Наполеон знал, что этим он, без сомнения, затронет Александра, однако, во-первых, он уже не слишком верил в союз и решил действовать так, как ему удобно, а во-вторых, он предложил герцогу Ольденбургскому достойную компенсацию — Эрфурт с прилегающими к нему землями. Правда, земли Эрфурта меньше по площади, но зато они, без сомнения, более плодородны и живописны…
Присоединение Ольденбурга вызвало в Петербурге возмущённую реакцию, посыпались протесты, дипломатические ноты, жалобы и т. д. Конечно, действия Наполеона в отношении герцогства нельзя охарактеризовать иначе как несправедливый захват чужой территории, но нельзя забывать, что шла война, в которой противники — англичане — не останавливались ни перед какими захватами, не гнушались преступлений, не останавливались перед огромными расходами, оплачивая врагов Франции на континенте. Так что вне этих обстоятельств невозможно рассматривать захват Ольденбурга. Как очень верно заметил российский исследователь Владлен Сироткин, «Александр I старался раздуть „Ольденбургский вопрос“ до размеров вселенского бедствия».
Именно к этому времени русская армия перешла в фазу активной концентрации сил на границе. Если в течение 1810 г. войска постепенно стягивались в западные губернии и были образованы армии, готовые к военным действиям, то теперь не только русские полки выдвигались к самым границам, но, что очень важно, были отданы приказы о переброске сил с дунайского театра военных действий на запад.
Приказы о концентрации главных сил русской армии к западным границам были отданы 21–22 января (2–3 февраля) 1811 г. Одновременно 5 дивизий из Молдавской армии направлялись на север к западным границам империи. Это были 9,11, 12, 15 и 18-я пехотные дивизии. Так, 9-я дивизия выступила из Бухареста, 11-я из Фокшан и Браилова, 12-я из Ясс, 15-я из Измаила, 18-я из Хотина и Стефанешти… Ещё ранее 17-я дивизия была направлена на запад из Финляндии.
Для того чтобы понять, насколько серьёзным является подобное перемещение, необходимо вспомнить, что по состоянию на начало 1811 г. Россия располагала в общей сложности 27 пехотными дивизиями[55] (не считая гвардии и сводно-гренадерской дивизии, сформированной 23 марта 1811 г.). Из них против турок было задействовано 9 дивизий.

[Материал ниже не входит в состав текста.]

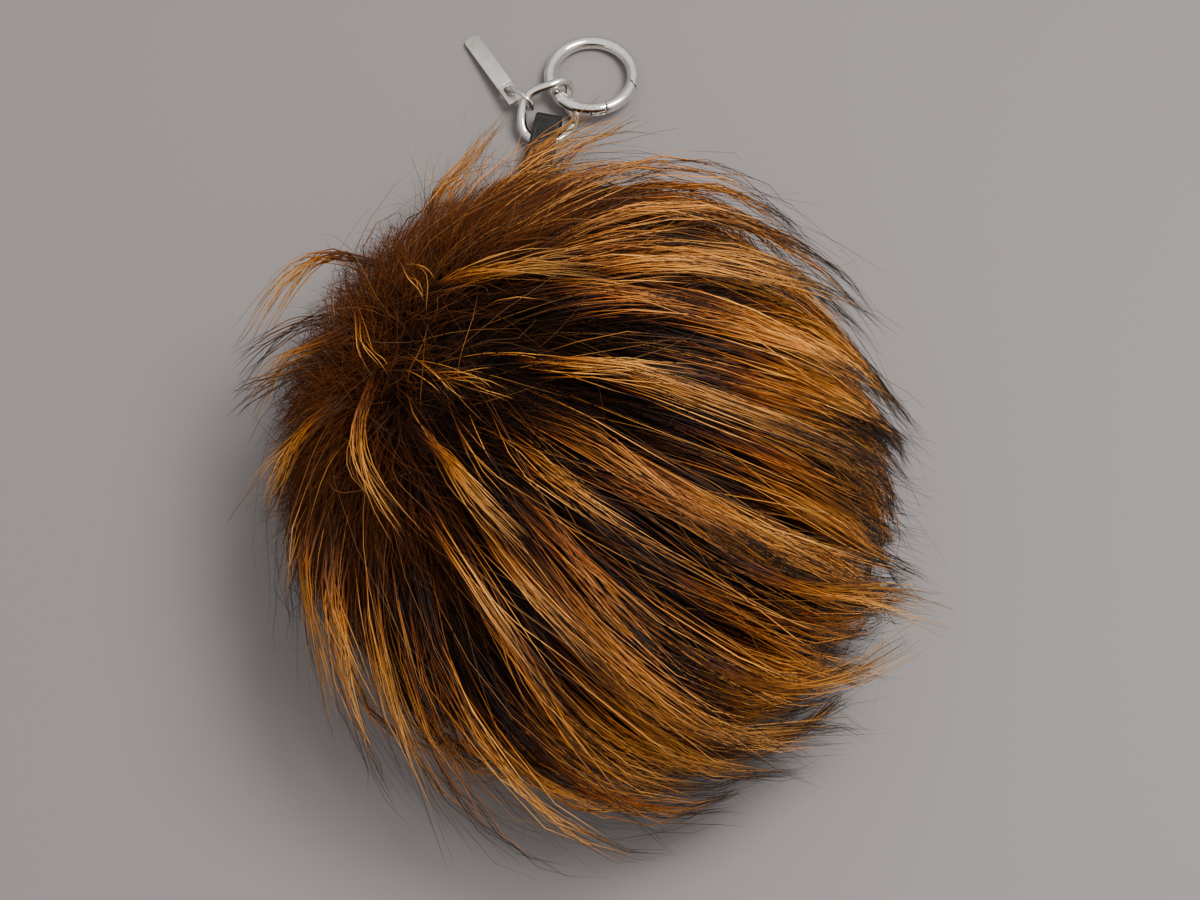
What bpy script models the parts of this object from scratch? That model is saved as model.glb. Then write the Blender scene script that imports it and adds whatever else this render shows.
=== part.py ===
"""A fur pom pom charm, lying on a table with its ring, link and tag spread out beyond the pompom.

Metres, +Z up. The origin is the middle of the pompom's flat rest spot, and +Y runs from the pompom to the
ring.
"""

import math
import random

import bmesh
import bpy
from mathutils import Matrix, Vector

# Room left between two pieces that touch or pass through each other
CLEARANCE = 0.0003

# Pompom backing: the sewn pelt ball under the fur, a little flattened where it rests
BACKING_CENTRE = Vector((0.0, 0.0, 0.042))
BACKING_HALF = Vector((0.047, 0.048, 0.045))
BACKING_LUMP = 0.03
LUMP_WAVES = (9, 8, 7)
LUMP_STARTS = (2, 1, 0)
FLAT_SNAP = 0.0002

# Fur: the surface that the lock tips reach, and how the hair is combed over from the whorl
PILE_OFFSET = Vector((0.014, -0.013, 0.004))
PILE_HALF = Vector((0.082, 0.090, 0.058))
TIP_REST_HEIGHT = 0.001
WHORL = Vector((-0.66, 0.22, 0.72)).normalized()
COMB_SWEEP = 1.0
COMB_BEND = 1.2
RISE_SHAPE = 0.95

# Locks: one for each cell of a six-sided grid on the backing, slimmer by the whorl, and both slimmer and
# shorter where the tips lie near the table
CELLS_PER_SIDE = 7
CELL_UNEVENNESS = 0.24
LOCK_SECTIONS = (
    {"height": 0.0, "width": 0.86},
    {"height": 0.28, "width": 0.80},
    {"height": 0.54, "width": 0.64},
    {"height": 0.76, "width": 0.36},
)
LOCK_FULLNESS = (0.94, 1.0)
LOCK_LENGTHS = (0.84, 1.0)
LOCK_STUB = 0.34
PILE_THINNEST = 0.0105
HEIGHT_TESTS = 20
WHORL_WIDTH = 0.4
LOW_TIP = 0.012
LOW_TIP_WIDTH = 0.6
LOW_TIP_LENGTH = 0.82
LOCK_SEED = 11

# Strap: narrow leather folded over the link, with both ends sewn to the pompom's neck
STRAP_FOLD = Vector((0.0031, 0.1090, 0.0038))
STRAP_TURN = math.radians(12)
STRAP_WIDTH = 0.0076
STRAP_THICKNESS = 0.0014
STRAP_LENGTH = 0.053
STRAP_FOLD_RADIUS = 0.0028
STRAP_SEWN_OFFSET = 0.0010
STRAP_SEWN_HEIGHT = 0.0095
STRAP_STEPS = 6
FOLD_STEPS = 8

# Neck: the gathered pelt that holds the strap's ends
NECK_WIDTH = 0.012
NECK_HEIGHT = 0.009
NECK_ROOM = {"side": 0.012, "height": 0.024, "start": 0.026}

# Spring gate ring, leaning with its near side on the link
RING_BORE = 0.020
RING_WIRE = 0.0036
RING_RADIUS = (RING_BORE + RING_WIRE) / 2
RING_CENTRE = Vector((0.0156, 0.1248, 0.0039))
RING_LEAN = math.radians(-10)
RING_SIDES = 12
RING_STEPS = 40
GATE_STEPS = 8
GATE_END_ANGLE = math.radians(-17.2)
GATE_END_SLANT = math.radians(5.8)
RIVET_ANGLE = math.radians(-84.5)
RIVET_RADIUS = 0.0006
RIVET_PROUD = 0.0001
GATE_GAP = 0.00045
KNUCKLE_RADIUS = 0.0028
FORK_SLOT = 0.0014
FORK_DEPTH = 0.0021
TONGUE_THICKNESS = 0.0008
TONGUE_RADIUS = 0.0015
TONGUE_WIDTH = 0.0024
TONGUE_LENGTH = 0.0046
TONGUE_TURN = math.radians(10)
EYE_SIDES = 20
BAR_SIDES = 2

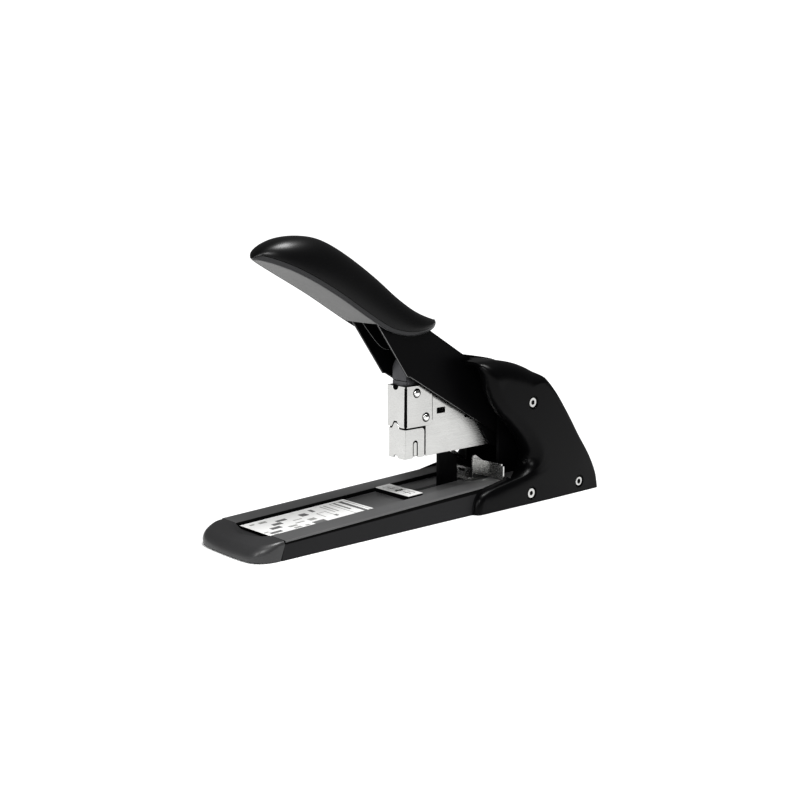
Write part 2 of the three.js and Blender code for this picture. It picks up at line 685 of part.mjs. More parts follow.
// The bright cap in front of the driver: a half-round notch in its top edge, and corners that are
// open below a narrow bridge.
function upperCap() {
  const front = MAG_FRONT - MAG_SHEET;
  const seam = [
    [front, CAP_SPLIT - 0.2], [front, CAP_TOP], [138, CAP_TOP], [CAP_REAR, CAP_TOP - 1],
    [CAP_REAR, CAP_SPLIT + 3], [CAP_REAR - 3, CAP_SPLIT]];
  const inner = CAP_HALF - MAG_SHEET;
  let cap = sidePlate(seam, -CAP_HALF, CAP_HALF)
    .subtract(block(-inner, inner, MAG_FRONT, 160, 40, 90));
  const notch = frontDisc(2.6, 6, MAG_FRONT, CAP_TOP);
  const finger = frontDisc(FINGER_R + GAP, 6, MAG_FRONT, CAP_SPLIT + 0.6);
  for (const side of [-1, 1]) {
    const x0 = side > 0 ? CAP_CORNER : -CAP_HALF - 1;
    cap = cap.subtract(block(
      x0, x0 + CAP_HALF + 1 - CAP_CORNER, front - 1, MAG_FRONT + 0.4, CAP_SPLIT - 3, CAP_TOP - 1));
  }
  return cap.subtract(notch).subtract(finger).subtract(rivetHoles());
}

const RIVETS = [[134.8, 76], [142.3, 60.4]];
const RIVET_R = 1.8;
const rivetHoles = () => RIVETS
  .map(([y, z]) => crossRod(RIVET_R + GAP, -12, 12, y, z, 20))
  .reduce((all, hole) => all.add(hole));

function capRivet([y, z]) {
  const head = crossRod(2.6, CAP_HALF + 0.15, CAP_HALF + 1, y, z, 24);
  return head.add(crossRod(RIVET_R, MAG_HALF + 0.2, CAP_HALF + 0.5, y, z, 20));
}

// The lower cap closes the front of the staple drawer; a rounded finger rises from its top edge.
function lowerCap() {
  const outline = [
    [MAG_FRONT, MAG_BOTTOM - 0.1], [LOWER_CAP_REAR, MAG_BOTTOM - 0.1], [LOWER_CAP_REAR, CAP_SPLIT - 2.6],
    [LOWER_CAP_REAR - 1.4, CAP_SPLIT - GAP - 0.2], [MAG_FRONT, CAP_SPLIT - GAP - 0.2]];
  const inner = MAG_HALF - MAG_SHEET;
  const finger = frontDisc(FINGER_R, MAG_SHEET, MAG_FRONT + MAG_SHEET / 2, CAP_SPLIT - 0.4);
  const sideSlot = new THREE.Shape();
  sideSlot.moveTo(132.7, 30);
  sideSlot.lineTo(132.7, 44.6);
  sideSlot.absarc(134.7, 44.6, 2, Math.PI, 0, true);
  sideSlot.lineTo(136.7, 30);
  const exit = frontDisc(1.5, 6, MAG_FRONT, MAG_BOTTOM);
  return sidePlate(outline, -MAG_HALF, MAG_HALF)
    .subtract(block(-inner, inner, MAG_FRONT + MAG_SHEET, 160, 20, 90))
    .subtract(sidePlate(sideSlot, -20, 20).subtract(block(-inner, inner, 100, 160, 0, 90)))
    .add(finger).subtract(exit);
}

// The inner rail is an upside-down channel, open below, that the staples straddle.
function stapleRail() {
  const y0 = STRIP_START;
  const y1 = MAG_REAR + 0.2;
  const inner = RAIL_HALF - MAG_SHEET;
  return block(-RAIL_HALF, RAIL_HALF, y0, y1, MAG_BOTTOM + 0.6, RAIL_TOP)
    .subtract(block(-inner, inner, y0 - 1, y1 - MAG_SHEET, 30, RAIL_TOP - MAG_SHEET));
}

function stapleStrip() {
  const low = RAIL_TOP + 0.2;
  const leg = 14;
  const inner = STAPLE_HALF - STAPLE_WIRE;
  const end = STRIP_START + STRIP_LENGTH;
  return block(-STAPLE_HALF, STAPLE_HALF, STRIP_START, end, low + 1 - leg, low + 1)
    .subtract(block(-inner, inner, STRIP_START - 1, end + 1, 20, low));
}

function staplePusher() {
  const y0 = STRIP_START + STRIP_LENGTH + GAP;
  const y1 = y0 + 14;
  const inner = RAIL_HALF + 0.2;
  return block(-6.1, 6.1, y0, y1, 42, RAIL_TOP + 1.6)
    .subtract(block(-inner, inner, y0 - 1, y1 + 1, 20, RAIL_TOP + 0.2));
}

// The black bracket that joins the magazine to its axle.
function magazineCarrier() {
  const inner = MAG_HALF + 0.4;
  const outer = inner + SHEET;
  const shape = new THREE.Shape();
  shape.moveTo(182.6, 57);
  shape.lineTo(197.6, 35.6);
  shape.lineTo(240, 28.6);
  shape.absarc(MAGAZINE_AXLE_Y, MAGAZINE_AXLE_Z, 6, -1.4, 0.6, false);
  shape.lineTo(240.2, 46.5);
  shape.lineTo(232, 56);
  const webCut = [[170, 20], [170, 70], [238.6, 70], [238.6, 20]];
  const rearCut = [[240.2, 20], [240.2, 70], [260, 70], [260, 20]];
  return sidePlate(shape, -outer, outer)
    .subtract(sidePlate(webCut, -inner, inner))
    .subtract(sidePlate(rearCut, -inner, inner))
    .subtract(crossRod(MAGAZINE_AXLE_R + GAP, -20, 20, MAGAZINE_AXLE_Y, MAGAZINE_AXLE_Z, 24));
}

add('magazine_channel', magazineChannel(), nickel);
add('upper_cap', upperCap(), nickel);
RIVETS.forEach((place, i) => {
  const rivet = capRivet(place);
  add(`cap_rivet_${2 * i + 1}`, rivet, nickel);
  add(`cap_rivet_${2 * i + 2}`, mirrored(rivet), nickel);
});
add('lower_cap', lowerCap(), nickel);
add('staple_rail', stapleRail(), zincSteel);
add('staple_strip', stapleStrip(), nickel);
add('staple_pusher', staplePusher(), darkSteel);
add('magazine_carrier', magazineCarrier(), satinBlack);
const pusherSpring = coil(3, 0.8, 46, 9).rotateZ(Math.PI / 2).translate(0, 212, 47);
add('pusher_spring', solid(pusherSpring), darkSteel);

export default stapler;
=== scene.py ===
"""Looks for the heavy-duty stapler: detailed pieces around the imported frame, studio and camera."""
import math
import bpy
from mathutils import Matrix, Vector


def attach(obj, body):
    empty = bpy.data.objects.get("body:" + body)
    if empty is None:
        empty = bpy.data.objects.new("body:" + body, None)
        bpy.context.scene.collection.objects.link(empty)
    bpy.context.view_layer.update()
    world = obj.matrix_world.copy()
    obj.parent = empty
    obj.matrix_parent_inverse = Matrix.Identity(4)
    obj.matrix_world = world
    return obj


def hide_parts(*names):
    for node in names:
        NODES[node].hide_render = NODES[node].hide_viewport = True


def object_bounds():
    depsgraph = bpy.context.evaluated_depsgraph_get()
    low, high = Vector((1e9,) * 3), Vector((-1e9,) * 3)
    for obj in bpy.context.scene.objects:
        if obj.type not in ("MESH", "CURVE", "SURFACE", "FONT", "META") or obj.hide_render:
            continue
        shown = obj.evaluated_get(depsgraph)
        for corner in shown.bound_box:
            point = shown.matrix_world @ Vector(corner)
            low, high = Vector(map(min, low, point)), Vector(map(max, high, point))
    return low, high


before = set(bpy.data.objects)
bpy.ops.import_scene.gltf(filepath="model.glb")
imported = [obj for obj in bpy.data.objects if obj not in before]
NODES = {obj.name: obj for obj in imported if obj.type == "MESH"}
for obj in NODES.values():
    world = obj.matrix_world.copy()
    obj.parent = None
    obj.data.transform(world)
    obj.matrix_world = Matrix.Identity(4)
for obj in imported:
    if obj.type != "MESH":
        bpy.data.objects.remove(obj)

MM = 0.001
CAD_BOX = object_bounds()
NOSE = CAD_BOX[0].y
LENGTH = 276.0


def at(x, y, z):
    """A point in metres from millimetres, with y measured from the nose tip."""
    return (x * MM, NOSE + y * MM, z * MM)


# ------------------------------------------------------------------ curves
PROFILE_COUNT = 260


def smooth_curve(points, count):
    """count points along a Catmull-Rom curve through a few [a, b] points."""
    ends = [points[0]] + list(points) + [points[-1]]
    spans = len(points) - 1
    out = []
    for i in range(count):
        place = i / (count - 1) * spans
        k = min(int(place), spans - 1)
        t = place - k
        p = ends[k:k + 4]
        out.append(tuple(
            0.5 * (2 * p[1][c] + (p[2][c] - p[0][c]) * t
                   + (2 * p[0][c] - 5 * p[1][c] + 4 * p[2][c] - p[3][c]) * t ** 2
                   + (3 * p[1][c] - p[0][c] - 3 * p[2][c] + p[3][c]) * t ** 3)
            for c in range(len(points[0]))))
    return out


def profile(points):
    """A function of y through a few [y, value] points."""
    curve = smooth_curve(points, PROFILE_COUNT)

    def value(y):
        if y <= curve[0][0]:
            return curve[0][1]
        for (y0, v0), (y1, v1) in zip(curve, curve[1:]):
            if y <= y1:
                return v0 + (v1 - v0) * (y - y0) / max(y1 - y0, 1e-9)
        return curve[-1][1]
    return value


def ease(low, high, value):
    """0 below low, 1 above high, smooth between."""
    t = min(max((value - low) / (high - low), 0.0), 1.0)
    return t * t * (3 - 2 * t)


def mix(a, b, t):
    """The value a share t of the way from a to b."""
    return a + (b - a) * t


def distance_to(line, y, z):
    """Shortest distance in the side view from a point to a polyline."""
    best = 1e9
    for (ay, az), (by, bz) in zip(line, line[1:]):
        dy, dz = by - ay, bz - az
        t = ((y - ay) * dy + (z - az) * dz) / (dy * dy + dz * dz)
        t = min(max(t, 0.0), 1.0)
        best = min(best, math.hypot(y - ay - t * dy, z - az - t * dz))
    return best


def across_path(path, i):
    """The unit direction square to a side-view path at its point i."""
    ay, az = path[max(i - 1, 0)]
    by, bz = path[min(i + 1, len(path) - 1)]
    size = math.hypot(by - ay, bz - az)
    return -(bz - az) / size, (by - ay) / size


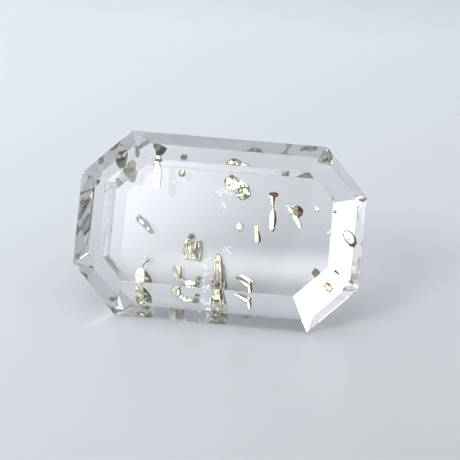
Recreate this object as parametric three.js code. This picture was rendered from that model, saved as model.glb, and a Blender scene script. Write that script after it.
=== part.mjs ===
// A clear rock crystal cut as an eight-sided step-cut tablet, the kind that holds pyrite sealed inside.
// It is one solid: a flat table in front, a ring of crown facets, a thin girdle, a ring of steeper
// pavilion facets and a flat back. It leans back at rest, standing on its long lower pavilion facet.
// Millimetres. X runs along the stone, -Y is the side that the table faces, +Z is up. The origin is
// the centre of the bounding box's bottom face, on the surface that the stone stands on.
import * as THREE from "three";
import { ConvexGeometry } from "three/addons/geometries/ConvexGeometry.js";

// The eight sides of the outline, anticlockwise from the right end, with the table facing the viewer.
// facing is the way a side faces, in degrees, and distance is how far it is from the centre.
// crownInset is how far the table's edge lies inside the outline there, and backInset how far the
// back's edge does. The stone is cut by hand, so its sides are not quite alike.
const sides = [
  { facing: 0, distance: 10, crownInset: 1.95, backInset: 2.3 }, // right end
  { facing: 44, distance: 9.37, crownInset: 1.87, backInset: 2.12 }, // upper right corner
  { facing: 90, distance: 6.35, crownInset: 1.95, backInset: 2.12 }, // long upper side
  { facing: 134.2, distance: 9.26, crownInset: 1.95, backInset: 2.12 }, // upper left corner
  { facing: 180, distance: 10, crownInset: 2.1, backInset: 2.12 }, // left end
  { facing: 225, distance: 9.3, crownInset: 2.1, backInset: 2.12 }, // lower left corner
  { facing: 270, distance: 6.4, crownInset: 2.25, backInset: 2.12 }, // long lower side, the one it stands on
  { facing: 315, distance: 9.3, crownInset: 2.2, backInset: 2.12 }, // lower right corner
];

// Depths. The slope of the lower pavilion facet, measured from the girdle plane, sets how deep the
// back lies.
const crownHeight = 1.83;
const girdleThickness = 0.17;
const lowerBackInset = sides[6].backInset;
const pavilionAngle = THREE.MathUtils.degToRad(61);
const pavilionHeight = lowerBackInset * Math.tan(pavilionAngle);

const quartz = new THREE.MeshStandardMaterial({
  name: "quartz",
  color: 0xf4f7fa,
  roughness: 0.02,
  metalness: 0,
  transparent: true,
  opacity: 0.3,
});

// The corners of the outline at height z, with each side moved inwards by inset(side). A corner is
// where two neighbouring sides meet.
function ring(z, inset) {
  return sides.map((side, i) => {
    const next = sides[(i + 1) % sides.length];
    const a = THREE.MathUtils.degToRad(side.facing);
    const b = THREE.MathUtils.degToRad(next.facing);
    const reachA = side.distance - inset(side);
    const reachB = next.distance - inset(next);
    const turn = Math.sin(b - a);
    const x = (reachA * Math.sin(b) - reachB * Math.sin(a)) / turn;
    const y = (reachB * Math.cos(a) - reachA * Math.cos(b)) / turn;
    return new THREE.Vector3(x, y, z);
  });
}

function tablet() {
  const girdleTop = girdleThickness / 2;
  const corners = [
    ...ring(girdleTop + crownHeight, (side) => side.crownInset),
    ...ring(girdleTop, () => 0),
    ...ring(-girdleTop, () => 0),
    ...ring(-girdleTop - pavilionHeight, (side) => side.backInset),
  ];
  return new ConvexGeometry(corners);
}

const stone = new THREE.Mesh(tablet(), quartz);
stone.name = "quartz_tablet";

// Turning it about X by the lower pavilion facet's own slope lays that facet flat.
const specimen = new THREE.Group();
specimen.add(stone);
specimen.rotation.x = pavilionAngle;
const standing = new THREE.Box3().setFromObject(specimen, true);
specimen.position.x = -(standing.min.x + standing.max.x) / 2;
specimen.position.y = -(standing.min.y + standing.max.y) / 2;
specimen.position.z = -standing.min.z;

export default specimen;
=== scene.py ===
# Rock crystal tablet with pyrite sealed inside, standing on a pale sweep under soft window light.
import random
from math import cos, radians, sin, tan
import bmesh
import bpy
from mathutils import Matrix, Quaternion, Vector


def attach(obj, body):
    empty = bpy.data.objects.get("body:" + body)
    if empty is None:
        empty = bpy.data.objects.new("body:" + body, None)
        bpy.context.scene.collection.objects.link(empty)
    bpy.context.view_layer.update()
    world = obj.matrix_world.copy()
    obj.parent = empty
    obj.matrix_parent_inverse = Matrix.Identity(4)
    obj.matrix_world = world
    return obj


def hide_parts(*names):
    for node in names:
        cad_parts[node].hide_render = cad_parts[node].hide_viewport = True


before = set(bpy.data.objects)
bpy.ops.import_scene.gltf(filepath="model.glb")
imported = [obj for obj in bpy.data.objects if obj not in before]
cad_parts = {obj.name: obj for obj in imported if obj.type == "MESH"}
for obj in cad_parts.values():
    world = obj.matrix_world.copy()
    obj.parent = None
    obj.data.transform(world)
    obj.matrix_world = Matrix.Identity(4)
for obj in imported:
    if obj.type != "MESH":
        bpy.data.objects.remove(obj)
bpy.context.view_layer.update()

mm = 0.001
scene = bpy.context.scene

# The stone's own frame has x along the stone, y up its face and z out of the table, with the
# origin in the middle of the girdle. It leans back by the slope of the facet that it stands on.
lean = {"angle": 61, "girdleY": -0.8916, "girdleZ": 5.6388}  # degrees, mm, mm
stoneToWorld = Matrix.Translation((0, lean["girdleY"] * mm, lean["girdleZ"] * mm))
stoneToWorld = stoneToWorld @ Matrix.Rotation(radians(lean["angle"]), 4, "X")


# Helpers for nodes, materials and objects

def setInputs(tree, node, values):
    # a value that is another node's output is linked, any other is set on the socket itself
    for name, value in values.items():
        if isinstance(value, bpy.types.NodeSocket):
            tree.links.new(value, node.inputs[name])
        else:
            node.inputs[name].default_value = value


def addNode(tree, kind, inputs=None, **settings):
    node = tree.nodes.new(kind)
    for name, value in settings.items():
        setattr(node, name, value)
    setInputs(tree, node, inputs or {})
    return node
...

Таким образом, в начале 1811 г. с Дунайского «фронта» было снято более половины сражавшихся там пехотных соединений!! И это притом, что война с Турцией продолжалась, и не было такого русского военного или политического деятеля, который, видя общую ситуацию, не призывал бы завершить войну с Османской империей как можно скорее!
Кроме движения с юга на запад, войска подтягивались и из самой глубины империи, и с севера. Так, Ревельский, Перновский и Либавский пехотные[56] полки выступили из Выборга, Екатеринбургский полк — из Воронежа, Селенгинский — из Шадринска, а 18-й егерский — из Перми!